Le riforme pensionistiche in atto in Europa si stanno muovendo secondo direttrici diverse: si aumentano gli anni di contribuzione per avere la pensione piena (la Francia, ad esempio, è passata da 37,5 a 40 anni) o il numero di anni presi in considerazione per il calcolo della pensione (Austria, Spagna e Finlandia); si rafforza il collegamento diretto tra contributi versati e rendimento pensionistico (Italia e Svezia); si parifica l’età pensionabile tra uomo e donna (Belgio) o, infine, si incrementa l’età legale di pensione (in Germania dal 2012 si andrà in pensione con oltre 65 anni).
Le politiche pensionistiche sono di competenza nazionale, ma tutti i paesi europei si stanno muovendo su obiettivi comuni, tra cui quello di realizzare una maggiore uguaglianza tra donne e uomini. Come saranno le pensioni delle donne che oggi sono al lavoro? Anche se i dati sulle pensioni delle donne sono assai scarsi, esse riceveranno una pensione che rifletterà tutta la loro vita lavorativa, dall’età di accesso al lavoro ai percorsi di crescita professionale (la “carriera”), dall’ammontare della retribuzione percepita ai periodi di congedo per maternità o altre esigenze, dalle interruzioni del lavoro al conseguimento di una pensione complementare. Purtroppo non c’è parità sostanziale tra donna e uomo nel lavoro. Il tasso di occupazione delle donne, in Italia, è del 45,3% contro il 69,9% degli uomini; il loro salario, a parità di condizioni, è inferiore a quello degli uomini. Secondo l’ISFOL la discriminazione salariale aumenta con il crescere del livello di formazione: il differenziale salariale di genere, che nel totale della popolazione lavorativa è del 23%, arriva al 26% tra i laureati e dal 35% per chi ha titoli post-laurea. L’occupazione part-time interessa il 30,3% dei lavoratori occupati: per il 26% si tratta di donne, il 4,3% di uomini.

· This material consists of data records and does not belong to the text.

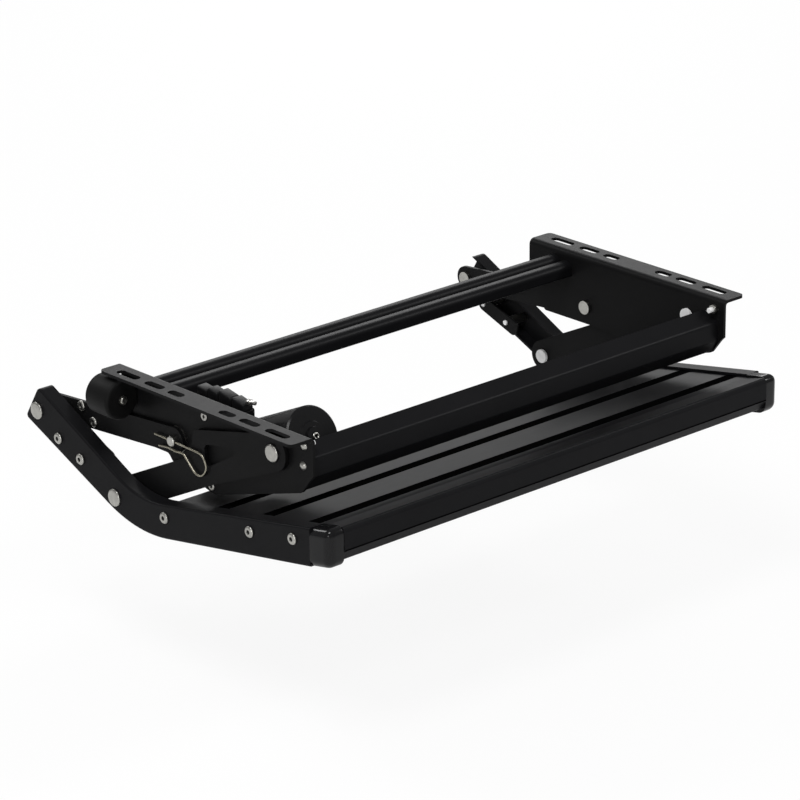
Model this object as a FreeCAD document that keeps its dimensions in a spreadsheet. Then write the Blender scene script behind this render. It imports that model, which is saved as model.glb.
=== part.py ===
import FreeCAD, Part
import math
import os

import Sketcher
from FreeCAD import Placement, Rotation, Vector

# Electric entry step for a caravan: two brackets under the floor carry a motor,
# and a four-bar linkage on each side swings the tread forward and down.
# Millimetres. +Z is up, the flange tops are at Z 0, the nose points to -Y and
# the motor is on the -X side. Side outlines are (Y, Z) pairs.

doc = FreeCAD.newDocument("EntryStep")

SIZES = [
    # name, value, meaning
    ("web_span", 530.0, "between the inner faces of the bracket webs"),
    ("bracket_length", 270.0, "length of each bracket, front to rear"),
    ("bracket_sheet", 3.0, "steel sheet of the brackets"),
    ("flange_reach", 26.0, "flange beyond the outer face of its web"),
    ("bend_radius", 3.0, "inner radius of the bracket bend"),
    ("slot_line", 15.0, "slot centres beyond the outer face of the web"),
    ("slot_width", 9.0, "width of the fixing slots"),
    ("outer_slot_place", 105.0, "outer slots, from the middle of the bracket"),
    ("outer_slot_length", 30.0, "outer slots, overall"),
    ("middle_slot_place", 67.0, "middle slots, from the middle of the bracket"),
    ("middle_slot_length", 25.0, "middle slots, overall"),
    ("inner_slot_place", 36.0, "inner slots, from the middle of the bracket"),
    ("inner_slot_length", 20.0, "inner slots, overall"),
    ("arm_pivot_y", -86.0, "upper pivot of the main arms"),
    ("arm_pivot_z", -26.5, "upper pivot of the main arms"),
    ("link_pivot_y", 54.0, "upper pivot of the rear links"),
    ("link_pivot_z", -53.5, "upper pivot of the rear links"),
    ("tread_pivot_y", 119.0, "pivot between the main arms and the tread"),
    ("tread_pivot_z", -123.5, "pivot between the main arms and the tread"),
    ("rear_pivot_y", 233.5, "pivot between the rear links and the tread"),
    ("rear_pivot_z", -67.5, "pivot between the rear links and the tread"),
    ("layer_gap", 1.0, "from a web to the arms and links beside it"),
    ("arm_thickness", 4.0, "plate of the main arms"),
    ("arm_end_radius", 17.5, "rounded upper end of a main arm"),
    ("arm_foot_radius", 16.0, "rounded lower end of a main arm"),
    ("link_thickness", 3.5, "plate of the rear links"),
    ("link_end_radius", 12.5, "rounded ends of a rear link"),
    ("pivot_radius", 5.0, "pivot pins and rivet shanks"),
    ("pivot_fit", 0.1, "radial clearance of a turning pin"),
    ("turning_gap", 0.2, "side clearance of a turning piece"),
    ("head_radius", 8.5, "outer rivet heads"),
    ("head_height", 2.5, "outer rivet heads"),
    ("inner_head_radius", 7.0, "inner rivet heads"),
    ("inner_head_height", 2.8, "inner rivet heads"),
    ("screw_radius", 2.5, "screw shanks"),
    ("screw_head_radius", 5.5, "screw heads"),
    ("screw_head_height", 2.4, "screw heads"),
    ("channel_gap", 4.0, "from a main arm to the side channel flanges"),
    ("channel_width", 16.0, "side channel, across its flanges"),
    ("channel_bend", 2.2, "outer bend of the side channels"),
    ("channel_sheet", 2.5, "aluminium sheet of the side channels"),
    ("tread_tilt", 10.4, "slope of the folded tread, degrees"),
    ("tread_hinge_gap", 62.0, "nose reach less the tread's length along its slope"),
    ("tread_depth", 33.6, "nose box of the tread, below the ridge line"),
    ("tread_skin", 3.2, "top wall of the tread"),
    ("tread_wall", 2.5, "other walls of the tread"),
    ("tread_nose_reach", 303.0, "nose in front of the tread pivot"),
    ("ridge_lift", 0.0891, "ridge line above the tread pivot, carried back to it"),
    ("channel_front_gap", 27.0, "channel ends behind the nose"),
    ("channel_drop", 4.9, "channel ends below the ridge line at the nose"),
    ("grip_width", 16.5, "grip strip grooves"),
    ("grip_depth", 1.4, "grip strip grooves"),
    ("grip_first", 47.0, "first groove from the nose"),
    ("grip_pitch", 64.0, "groove to groove"),
    ("grip_fit", 0.1, "clearance of a strip in its groove"),
    ("boss_depth", 12.3, "tread screw bosses below the ridge line"),
    ("boss_radius", 5.0, "tread screw bosses"),
    ("cap_width", 18.0, "end cap, along the nose"),
    ("cap_round", 6.0, "rounding of an end cap's outer edges"),
    ("profile_wall", 3.0, "wall of the front profile"),
    ("bar_depth", 26.0, "link cross-bar, along its slope"),
    ("bar_wall", 3.0, "link cross-bar, sheet"),
    ("bar_height", 13.0, "link cross-bar, over its lips"),
    ("plate_sheet", 2.5, "inner plates of the tread hinge"),
    ("spacer_radius", 5.0, "spacers between an inner plate and its channel"),
    ("motor_inset", 49.0, "motor axis inside the left web"),
    ("motor_tilt", 24.8, "motor axis, front end up, degrees"),
    ("motor_radius", 29.5, "motor can"),
    ("motor_length", 88.0, "motor can"),
    ("worm_offset", 32.2, "worm axis below the output axis"),
    ("worm_to_front", 130.5, "output axis to the front face of the motor"),
    ("worm_radius", 17.0, "worm tube of the gearbox"),
    ("worm_tail", 34.0, "worm tube beyond the output axis"),
    ("wheel_case_radius", 30.0, "wheel case of the gearbox"),
    ("case_wall", 1.0, "wheel case inside the worm tube"),
    ("cover_sheet", 3.5, "gearbox cover"),
    ("ear_depth", 14.0, "fixing ears of the gearbox"),
    ("hub_radius", 13.0, "drive hub of the left rear link"),
    ("hub_depth", 22.0, "drive hub inside the gearbox"),
    ("wire_radius", 1.3, "spring wire of the clip"),
    ("clip_place", 2.5, "spring clip beyond the outer face of its link"),
    ("buffer_radius", 19.5, "rubber buffer on the left web"),
    ("buffer_length", 33.0, "rubber buffer, front to rear"),
    ("buffer_overhang", 8.0, "rear rim of the buffer behind its bracket"),
    ("buffer_z", -25.5, "buffer axis"),
    ("buffer_seat", 19.0, "buffer axis beyond the outer face of the web"),
]

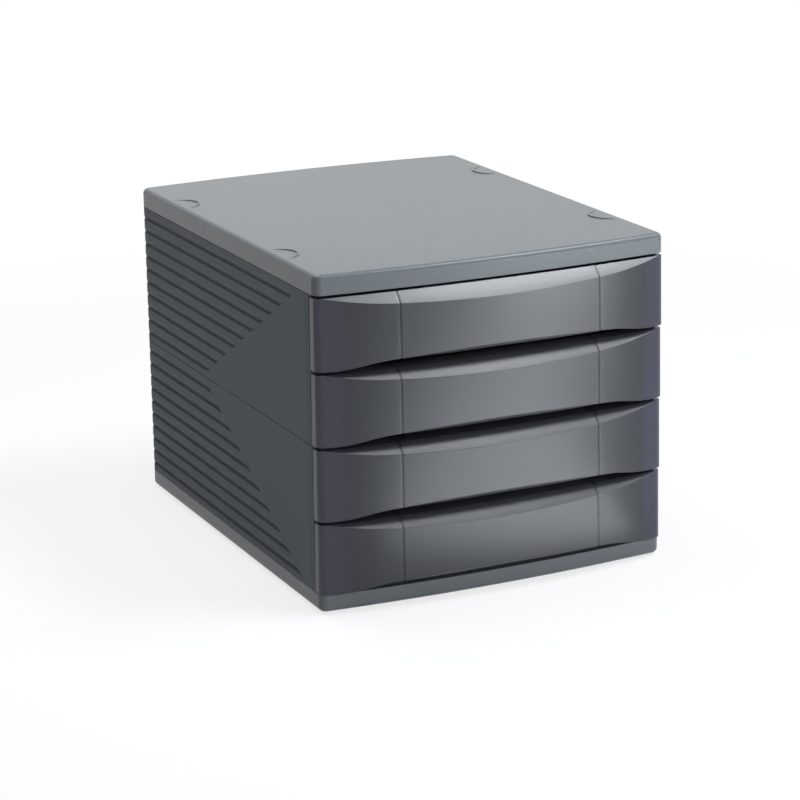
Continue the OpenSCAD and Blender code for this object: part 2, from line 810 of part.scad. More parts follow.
// Translucent front of drawer n
module drawer_front(n) {
    open_y = wall_front_y + over;
    color(smoke_grey) translate([0, 0, bay_z(n - 1) - front_drop]) {
        difference() {
            intersection() {
                leaned() difference() {
                    front_form(0, open_y, front_h + over);
                    front_form(front_t, open_y + over, front_h + 2 * over);
                }
                translate([0, front_back_y, 0]) rotate([90, 0, 0]) linear_extrude(depth) front_outline();
            }
            bevel_waste();
        }
        for (side = [0, 1]) mirror([side, 0, 0]) front_web();
    }
}

module drawer_1_front() {
    drawer_front(1);
}

module drawer_2_front() {
    drawer_front(2);
}

module drawer_3_front() {
    drawer_front(3);
}

module drawer_4_front() {
    drawer_front(4);
}

// Plan of a tray, square at the front and round at its rear corners
module tray_plan(half, rear_y, r) {
    difference() {
        translate([-half, tray_front_y]) square([2 * half, rear_y - tray_front_y]);
        for (side = [0, 1]) mirror([side, 0]) translate([half - r, rear_y - r]) difference() {
            square(r + over);
            circle(r = r);
        }
    }
}

// Tray of drawer n, on its skids
module drawer_tray(n) {
    floor_z = skid_h + tray_t;
    slot_z = tongue_z - floor_t - run_gap;
    color(tray_grey) translate([0, 0, bay_z(n) + floor_t + run_gap]) {
        difference() {
            union() {
                translate([0, 0, skid_h]) linear_extrude(tray_h - skid_h)
                    tray_plan(tray_half, tray_rear_y, tray_corner_r);
                translate([0, 0, tray_h - tray_rim_t]) linear_extrude(tray_rim_t) intersection() {
                    tray_plan(tray_half + tray_rim_w, tray_rear_y + tray_rim_w, tray_corner_r + tray_rim_w);
                    translate([-half_w, wall_front_y]) square([case_w, depth]);
                }
                translate([-half_w + front_t + 2 * fit, tray_front_y, 0])
                    cube([case_w - 2 * (front_t + 2 * fit), tray_front_t, tray_front_top - run_gap]);
            }
            translate([0, 0, floor_z]) linear_extrude(tray_h) intersection() {
                tray_plan(tray_half - tray_t, tray_rear_y - tray_t, tray_corner_r - tray_t);
                translate([-half_w, tray_front_y + tray_front_t]) square([case_w, depth]);
            }
            for (side = [0, 1]) mirror([side, 0, 0])
                translate([web_x - web_t / 2 - fit, tray_front_y - over, slot_z - tongue_h / 2 - fit])
                    cube([web_t + barb + 2 * fit, tray_front_t + 2 * over, tongue_h + 2 * fit]);
        }
        for (side = [-1, 1])
            translate([side * skid_x - skid_w / 2, wall_front_y + stop_set, 0])
                cube([skid_w, tray_rear_y - tray_corner_r - wall_front_y - stop_set, skid_h + tray_t / 2]);
        translate([-stop_half, stop_y, stop_h / 2 - run_gap])
            cube([2 * stop_half, stop_t, skid_h + tray_t / 2 - stop_h / 2 + run_gap]);
    }
}

module drawer_1_tray() {
    drawer_tray(1);
}

module drawer_2_tray() {
    drawer_tray(2);
}

module drawer_3_tray() {
    drawer_tray(3);
}

module drawer_4_tray() {
    drawer_tray(4);
}

top_cover();
upper_housing();
upper_shelf();
upper_back_panel();
lower_housing();
lower_shelf();
lower_back_panel();
base_panel();
front_left_foot();
front_right_foot();
rear_left_foot();
rear_right_foot();
base_screws();
housing_screws();
drawer_1_tray();
drawer_1_front();
drawer_2_tray();
drawer_2_front();
drawer_3_tray();
drawer_3_front();
drawer_4_tray();
drawer_4_front();
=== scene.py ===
import math
from collections import namedtuple

import bpy
from bpy.props import FloatProperty, FloatVectorProperty, PointerProperty
from mathutils import Matrix, Vector


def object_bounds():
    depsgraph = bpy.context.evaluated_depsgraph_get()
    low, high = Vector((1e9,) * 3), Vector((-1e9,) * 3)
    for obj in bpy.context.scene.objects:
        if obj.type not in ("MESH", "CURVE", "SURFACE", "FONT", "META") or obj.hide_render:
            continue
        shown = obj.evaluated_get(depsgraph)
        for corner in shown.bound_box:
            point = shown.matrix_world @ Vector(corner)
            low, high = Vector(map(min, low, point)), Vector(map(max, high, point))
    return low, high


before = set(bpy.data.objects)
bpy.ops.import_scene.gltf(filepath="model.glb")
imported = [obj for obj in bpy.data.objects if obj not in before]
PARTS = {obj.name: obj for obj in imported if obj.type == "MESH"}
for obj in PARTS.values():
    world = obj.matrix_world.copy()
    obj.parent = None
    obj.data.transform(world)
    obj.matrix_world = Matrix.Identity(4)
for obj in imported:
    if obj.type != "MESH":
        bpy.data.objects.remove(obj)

bl_info = {
    "name": "Drawer unit finish",
    "version": (1, 0, 0),
    "blender": (4, 5, 0),
    "location": "3D View > Sidebar > Drawer unit",
    "description": "Finishes a stacked desktop drawer unit and sets its studio",
    "category": "Object",
}

CAD_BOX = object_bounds()
DRAWERS = (1, 2, 3, 4)

COVER_PARTS = ("top_cover", "base_panel")
CASE_PARTS = ("upper_housing", "lower_housing", "upper_back_panel", "lower_back_panel")
SHELF_PARTS = ("upper_shelf", "lower_shelf")
FOOT_PARTS = ("front_left_foot", "front_right_foot", "rear_left_foot", "rear_right_foot")
SCREW_PARTS = ("base_screws", "housing_screws")

# Specular levels of the plastics, and how much duller than the cover the case and the trays are

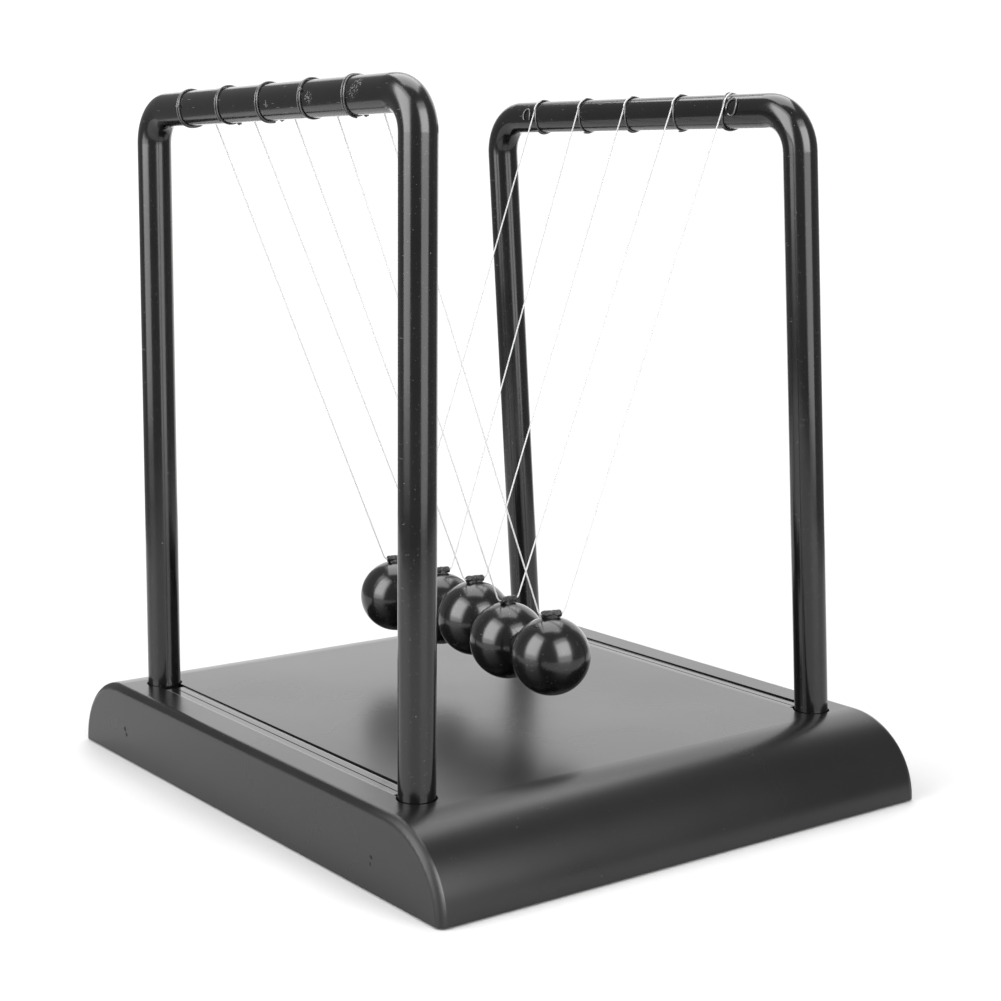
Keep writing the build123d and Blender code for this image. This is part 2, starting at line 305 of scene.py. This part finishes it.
def rough_black(name, dark, grain_scale, depth, smoothest=0.5):
    """Grainy black: plastic, foam or painted solder."""
    s = Shader(name, IOR=1.45)
    grain = s.noise(grain_scale, 4)
    s.feed(
        Base_Color=s.mixed(grain, grey(dark * 0.6), grey(dark * 1.6)),
        Roughness=s.spread(grain, LOW, HIGH, smoothest, smoothest + 0.25),
        Normal=s.bump(grain, depth, 0.8),
    )
    return s.material


def nylon(name, low, high, clear, rough):
    """Cord: its grey runs from low to high, and clear is its share of clear material."""
    s = Shader(name, IOR=1.53, Transmission_Weight=clear)
    cloud = s.noise(900, 3)
    s.feed(
        Base_Color=s.mixed(cloud, grey(low), grey(high)),
        Roughness=smeared(s, cloud, rough),
    )
    return s.material


FINISH = {
    "base_plastic": base_plastic(),
    "plate_plastic": rough_black("plate_plastic", 0.02, 1500, 0.00004),
    "inlay_gloss": inlay_gloss(),
    "frame_lacquer": lacquer("frame_lacquer", 1.49, 0.16, 0.30, 0.74, residue),
    "insert_brass": metal("insert_brass", (0.72, 0.52, 0.24, 1.0), 0.3),
    "fastener_steel": metal("fastener_steel", (0.55, 0.55, 0.56, 1.0), 0.28),
    "pad_foam": rough_black("pad_foam", 0.03, 900, 0.00012),
    "hanger_black": rough_black("hanger_black", 0.003, 2600, 0.0003, 0.2),
    "ball_lacquer": lacquer("ball_lacquer", 1.5, 0.17, 0.30, 0.64),
    "string_nylon": nylon("string_nylon", 0.40, 0.48, 0.25, 0.35),
    "tie_nylon": nylon("tie_nylon", 0.04, 0.10, 0.0, 0.13),
}


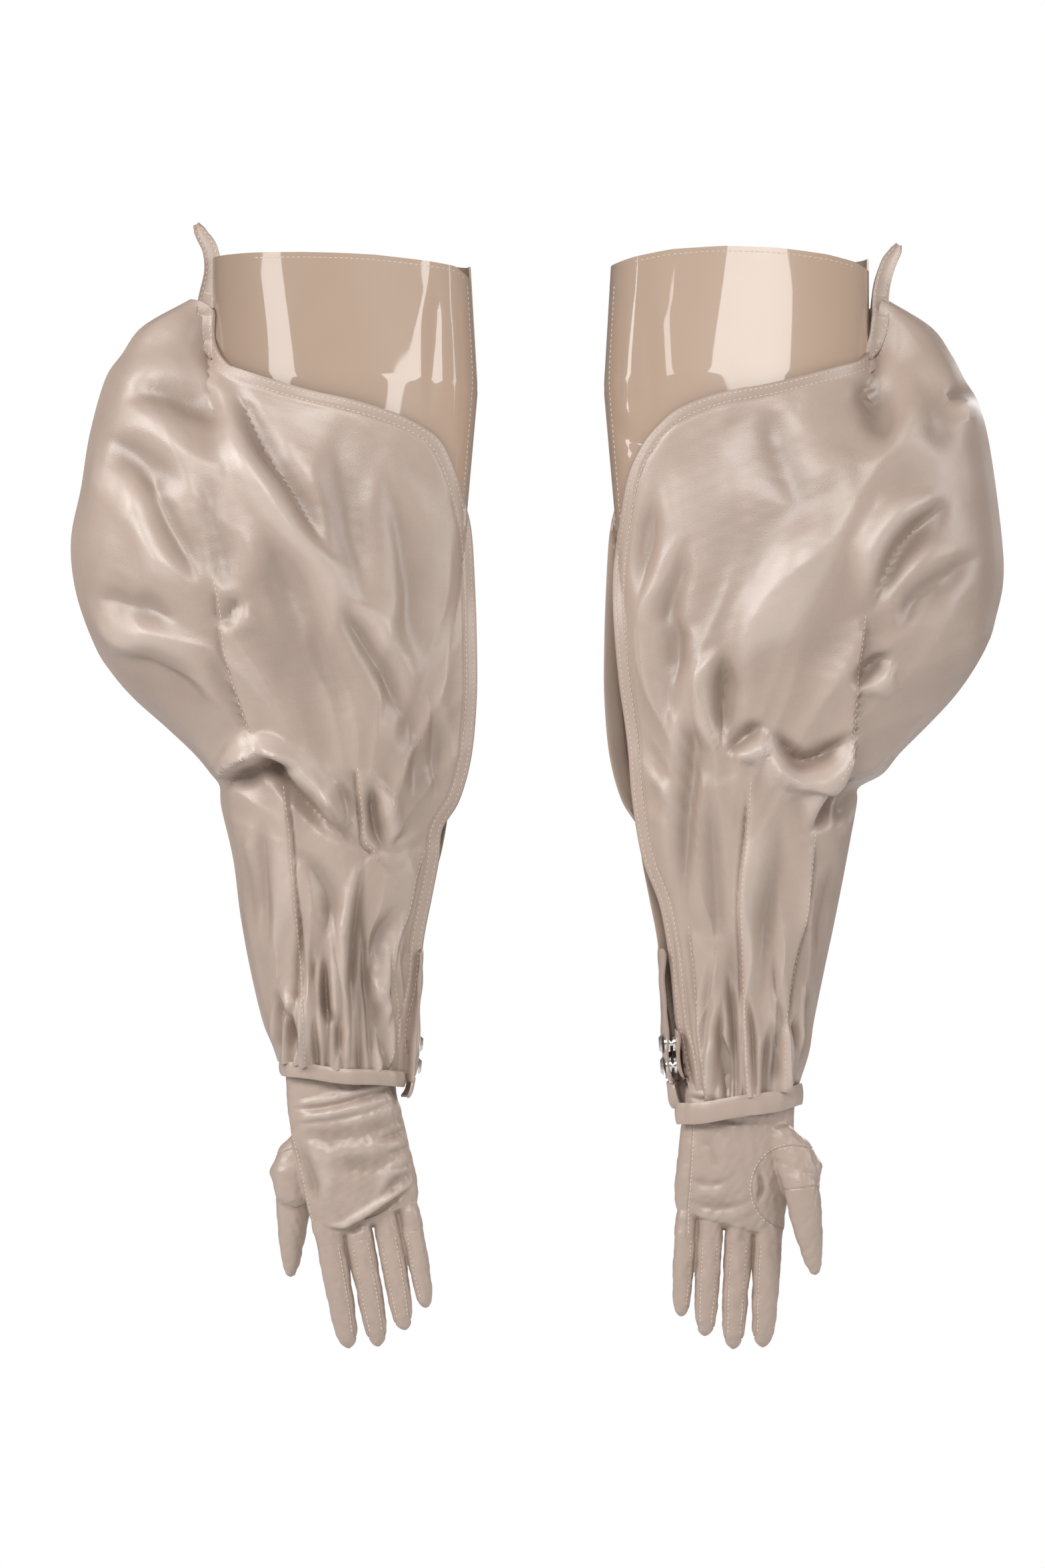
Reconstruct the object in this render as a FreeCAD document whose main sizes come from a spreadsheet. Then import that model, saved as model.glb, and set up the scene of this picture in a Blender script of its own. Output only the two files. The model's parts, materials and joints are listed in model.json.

Eppure le donne sono la maggioranza, il 58,1%, tra gli adulti con elevato titolo di studio. In tutta Europa, le donne sono meno presenti nelle posizioni dirigenziali; in Italia, nel 2005,tra i dirigenti troviamo solo il 31,9% di donne, nonostante l’eccellenza formativa dimostrata. L’Unione europea insiste sulla necessità di puntare alla piena occupazione e sulla creazione di servizi sociali per l’infanzia e le persone non autosufficienti, che consentano a uomini e donne di conciliare lavoro e vita personale. “Gli obiettivi di Barcellona” erano chiari: assicurare l’accesso alle strutture per l’infanzia ad almeno il 33% dei bambini tra 0 e 3 anni e al 90% dei bambini tra 3 anni e l’età di inizio della scolarità obbligatoria. Cosa succede in Italia? Il tasso di occupazione delle donne con figli di età inferiore a 6 anni è pari al 53% contro il 78% della Svezia, il 65% della Francia, il 57% della Germania. L’Istat ci dice che quando la mamma lavora il 52,3% dei bambini di 1 e 2 anni viene accudito dai nonni e solo il 13,5% dai nidi pubblici. Ai bambini tra 0 e 3 anni la Danimarca assicura posti in asili nido per il 60%, la Francia e la Svezia per il 40%.
Vi è una correlazione stretta tra tasso di occupazione e tasso di fertilità. Le donne fanno figli se lavorano.
Le attuali riforme pensionistiche rendono più complicato l’accesso ad una pensione adeguata, che consenta di vivere dignitosamente la vecchiaia, una fase della vita in costante aumento.
E’ il momento dell’impegno su due grandi questioni: nelle prossime settimane il sindacato aprirà il confronto con il governo sull’insieme dei problemi pensionistici ed entro giugno molte lavoratrici si troveranno a dover scegliere la migliore destinazione del loro TFR.